Could you briefly summarise your main findings or conclusions – or what you think is the most important outcome of your research?

The main findings on a theoretical level was a new means by which we can conceptualise global citizenship that includes the stateless. However, the more pragmatic findings were of greater interest to me. Statelessness highlights the weakness of the current ‘ownership’ of citizenship by nation-states.  This is a relatively modern link, and I shifted the burden of justification for discussing the concept of citizenship outside of the nation-state, on to those who assume this to be citizenship's natural place. In fact, citizenship does not have a natural place within the nation-state. Nation-states have laid claim to it and present the current system as if it was ahistorical. But the existence of statelessness highlights that this is by no means a natural place for citizenship to be. Nothing shows this more clearly than protracted cases of statelessness, where generation after generation languish outside of the nation-state system. Statelessness, is a consequence of this flawed relationship, and highlights the weaknesses of the current nation-state system. To strengthen itself, it is argued in the research, the nation-state system, individually and collectively, should look to end statelessness.

What tips would you give to students who are getting involved in statelessness research to help them? E.g. are there particular questions you think they should be looking at or methodological issues they should consider?

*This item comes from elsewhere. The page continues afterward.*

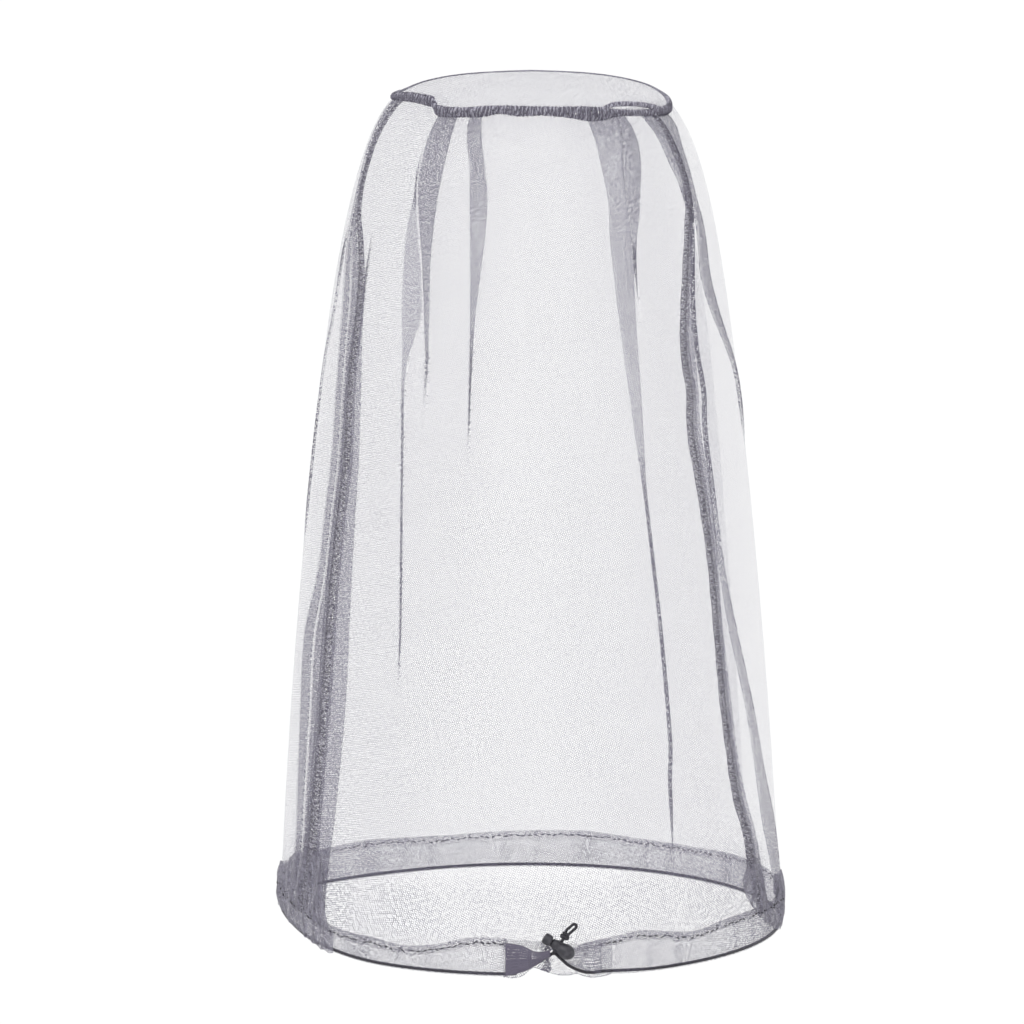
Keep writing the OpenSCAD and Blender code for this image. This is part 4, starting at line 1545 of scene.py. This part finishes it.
def makeDrawCord():
    print("draw cord")
    settings = cordSettings
    left, right = settings["ringExit"]
    ring = []
    for i in range(settings["ringSteps"] + 1):
        angle = left - (left + 360 - right) * i / settings["ringSteps"]
        ring.append(place(angle, hemRadius, cordDepth - hemLift(angle)))
    points = [lockPoint(settings["entry"], settings["apart"], 0)] + fromRoute(settings["leftEnd"]) + ring
    points += fromRoute(settings["rightEnd"]) + [lockPoint(settings["entry"], -settings["apart"], 0)]
    path = curveThrough(points, 8)
    length = pathLength(path)
    print("draw cord length", round(length, 4))
    cord = tubeMesh("drawCord", path, settings["diameter"] / 2 * mm, sides=12)
    cord.data.materials.append(elasticBraid)
    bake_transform(cord)
    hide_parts("draw_cord", "draw_cord_ends")


tailSettings = {
    "diameter": 1.6,
    "leg": 4.2,
    "legsApart": 2.5,
    "lean": 42,
    "loopBase": 10.1,
    "knotMiddle": 6.9,
    "knotTurns": 2.6,
    "knotSteps": 52,
    "knotCord": 0.92,
    # heights of each strand's points through the lock
    "strand": (-4.2, -1, 2, 4.5),
}


def makeTailCord():
    # two strands through the lock, the knot that joins them and the loop beyond it
    print("tail cord")
    settings, side = tailSettings, cordSettings["apart"]
    lean = math.radians(settings["lean"])
    along = Vector((math.cos(lean), 0, math.sin(lean)))
    across = Vector((-math.sin(lean), 0, math.cos(lean)))
    base = lockPoint(settings["loopBase"], 0, 0)
    half = settings["legsApart"] / 2
    knot = lockPoint(settings["knotMiddle"], 0, 0)
    points = [lockPoint(up, side, 0) for up in settings["strand"]]
    points += [knot + Vector((0, 0.6, 0)) * mm + across * 0.3 * mm, base + across * half * mm,
               base + (along * settings["leg"] * 0.55 + across * half) * mm]
    for k in range(0, 7):
        turn = math.pi * k / 6
        beyond = along * (settings["leg"] + half * math.sin(turn))
        points.append(base + (beyond + across * half * math.cos(turn)) * mm)
    points += [base + (along * settings["leg"] * 0.55 - across * half) * mm,
               base - across * half * mm, knot - Vector((0, 0.6, 0)) * mm - across * 0.3 * mm]
    points += [lockPoint(up, -side, 0) for up in reversed(settings["strand"])]
    path = curveThrough(points, 5)
    tail = tubeMesh("tailCord", path, settings["diameter"] / 2 * mm, sides=12)
    tail.data.materials.append(elasticBraid)
    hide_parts("tail_strands", "cord_end_loop")
    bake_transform(tail)

    # an overhand knot: the cord wound round itself
    wraps = []
    steps = settings["knotSteps"]
    for k in range(steps + 1):
        share = k / steps
        turn = 2 * math.pi * settings["knotTurns"] * share
        size = 1.95 - 0.3 * abs(2 * share - 1)
        rise = 5.2 + 3.1 * share + 0.4 * math.sin(turn * 0.5)
        centre = lockPoint(rise, 0, 0)
        aside = Vector((0, 1, 0)) * math.cos(turn) * size
        wraps.append(centre + (aside + towardsHead * math.sin(turn) * size) * mm)
    knotPiece = tubeMesh("tailKnot", wraps, settings["knotCord"] * mm, sides=10)
    knotPiece.data.materials.append(elasticBraid)
    addStack(knotPiece, rounder())
    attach(knotPiece, "tail")
    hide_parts("cord_knot")


lockSettings = {
    # place along the barrel, radius
    "barrel": [(-10.2, 0.05), (-10.0, 1.1), (-9.3, 2.5), (-8.2, 3.55), (-6.8, 4.15), (-5.2, 4.25),
               (-3.8, 4.05), (-2.4, 3.55), (-1.1, 3.15), (0.4, 3.0), (1.8, 2.95), (2.4, 2.9),
               (2.6, 2.6), (4.1, 2.5), (4.2, 2.2), (0.95, 2.1), (0.95, 0.05)],
    # a cap that slides over the barrel's neck, and its stem
    "plunger": [(3.3, 0.05), (3.3, 1.9), (6.5, 1.95), (6.5, 2.75), (4.95, 2.78), (4.9, 2.95), (5.3, 3.1),
                (6.9, 3.2), (8.6, 3.15), (9.1, 2.8), (9.3, 2.1), (9.1, 0.9), (9.05, 0.05)],
    # the rims round the cord hole: along, sideways, thickness, then their height
    "rim": (1.5, 2.2, 0.34),
    "rimUp": 2.75,
    "sides": 28,
}


def turned(name, profile, sides):
    # a round part turned about the lock's own length
    grid = []
    for along, radius in profile:
        row = []
        for k in range(sides):
            turn = 2 * math.pi * k / sides
            row.append(lockPoint(radius * math.sin(turn), radius * math.cos(turn), along))
        grid.append(row)
    part = clothMesh(name, grid, lambda i, j, first: (i * mm, j * mm), closed=True)
    turnOutwards(part.data, closeEnds=True)
    for face in part.data.polygons:
        face.use_smooth = True
    addStack(part, rounder())
    part.data.materials.append(lockPlastic)
    return part


def makeLock():
    print("cord lock")
    barrel = turned("lockBarrel", lockSettings["barrel"], lockSettings["sides"])
    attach(barrel, "lock")
    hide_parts("lock_barrel")
    plunger = turned("lockPlunger", lockSettings["plunger"], lockSettings["sides"])
    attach(plunger, "plunger")
    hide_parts("lock_plunger")
    along, aside, thick = lockSettings["rim"]
    for name, up in (("lockRimLower", -lockSettings["rimUp"]), ("lockRimUpper", lockSettings["rimUp"])):
        turns = [2 * math.pi * k / 20 for k in range(21)]
        path = [lockPoint(up, aside * math.cos(turn), along * math.sin(turn)) for turn in turns]
        rim = tubeMesh(name, path, thick * mm, sides=8)
        rim.data.materials.append(lockPlastic)
        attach(rim, "lock")
    spring = bpy.data.objects["lock_spring"].data
    spring.materials.clear()
    spring.materials.append(springWire)


makeStudio()

panelNet = netCloth("panelNet", (0.1, 0.093, 0.125), (0.27, 0.258, 0.35), 0.05, 0.47, cell=1.1)
hemNet = netCloth("hemNet", (0.095, 0.088, 0.122), (0.2, 0.19, 0.26), 0.15, 0.85, cell=1.12)
bunchedNet = netCloth("bunchedNet", (0.075, 0.068, 0.098), (0.34, 0.33, 0.4), 0.34, 0.8, cell=1.7,
                      streaks=0.2)
facingNet = netCloth("facingNet", (0.1, 0.09, 0.13), (0.15, 0.136, 0.185), 0.55, 0.98, cell=1.15,
                     streaks=0.04, grain=0.08)
crownSeamCloth = sewnEdge("crownSeamCloth", (0.14, 0.13, 0.17), (0.42, 0.41, 0.48), 2.1, 20, 0.62,
                          wander=8)
sideSeamCloth = sewnEdge("sideSeamCloth", (0.13, 0.122, 0.16), (0.4, 0.39, 0.45), 2.6, 12, 0.36,
                         wander=16)
sewingThread = twistedYarn("sewingThread", (0.09, 0.083, 0.11), (0.2, 0.19, 0.24), 2, 0.9, 0.6)
hemThread = twistedYarn("hemThread", (0.014, 0.012, 0.018), (0.05, 0.047, 0.062), 2, 0.9, 0.6)
elasticBraid = twistedYarn("elasticBraid", (0.006, 0.0055, 0.008), (0.035, 0.033, 0.042), 6, 1.4, 0.6)
lockPlastic = hardPart("lockPlastic", (0.022, 0.021, 0.028), (0.06, 0.058, 0.07), 2600, 0.4, 0.0)
springWire = hardPart("springWire", (0.55, 0.55, 0.57), (0.7, 0.7, 0.72), 4000, 0.28, 1.0)

makeDrawCord()
makeTailCord()
makeCrown()
frontPanel, backPanel = makePanels()
leftSeam = makeSideSeam("left", leftSeamLine, seamSettings["leftWidth"], 3)
rightSeam = makeSideSeam("right", rightSeamLine, seamSettings["rightWidth"], 4)
leftTurned = makeAllowance("left", leftSeamLine, seamSettings["leftAllowance"])
rightTurned = makeAllowance("right", rightSeamLine, seamSettings["rightAllowance"])
makeCrownStitches()

print("hem")
leaves, returns = hemSettings["exit"]
meets = hemSettings["seam"]
hemLeft = makeHemStrip("frontHem", -meets, leaves, hemNet)
hemRight = makeHemStrip("frontHemRight", returns, meets, hemNet)
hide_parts("front_hem_casing")
hemBack = makeHemStrip("backHem", meets, 360 - meets, hemNet)
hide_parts("back_hem_casing")
stitchesLeft = makeStitches("frontHemStitches", 1 - meets, leaves - 1, 21)
stitchesRight = makeStitches("frontHemStitchesRight", returns + 1, meets - 1, 22)
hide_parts("front_hem_stitching")
stitchesBack = makeStitches("backHemStitches", meets + 1, 359 - meets, 23)
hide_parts("back_hem_stitching")
cornerLeft = makeCorner("leftCorner", cornerSettings["left"], 31)
cornerRight = makeCorner("rightCorner", cornerSettings["right"], 32)

facing = makeSleeve("exitFacing", exitSettings["facing"], 1.0, 0.75, facingNet)
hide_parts("cord_exit_facing")
leftMouth = makeSleeve("leftCasingMouth", exitSettings["leftMouth"], 1.3, 0.35, facingNet)
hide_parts("left_casing_mouth")
rightMouth = makeSleeve("rightCasingMouth", exitSettings["rightMouth"], 1.2, 0.12, hemNet)
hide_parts("right_casing_mouth")
flap = makeFlap()
makeLock()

I would advise to look at it using an inter-disciplinary approach. It seems like a buzzword now, but I think there is enormous value in it for understanding statelessness. This is because it stems from a legal phenomenon, however its impacts are human and have a significant impact from the level of the individual, their family, their community, the countries they reside in and the international community. To tackle statelessness we need more research, a greater level of understanding of the causes and consequences, and this is most achievable if we embrace varied and diverse perspectives.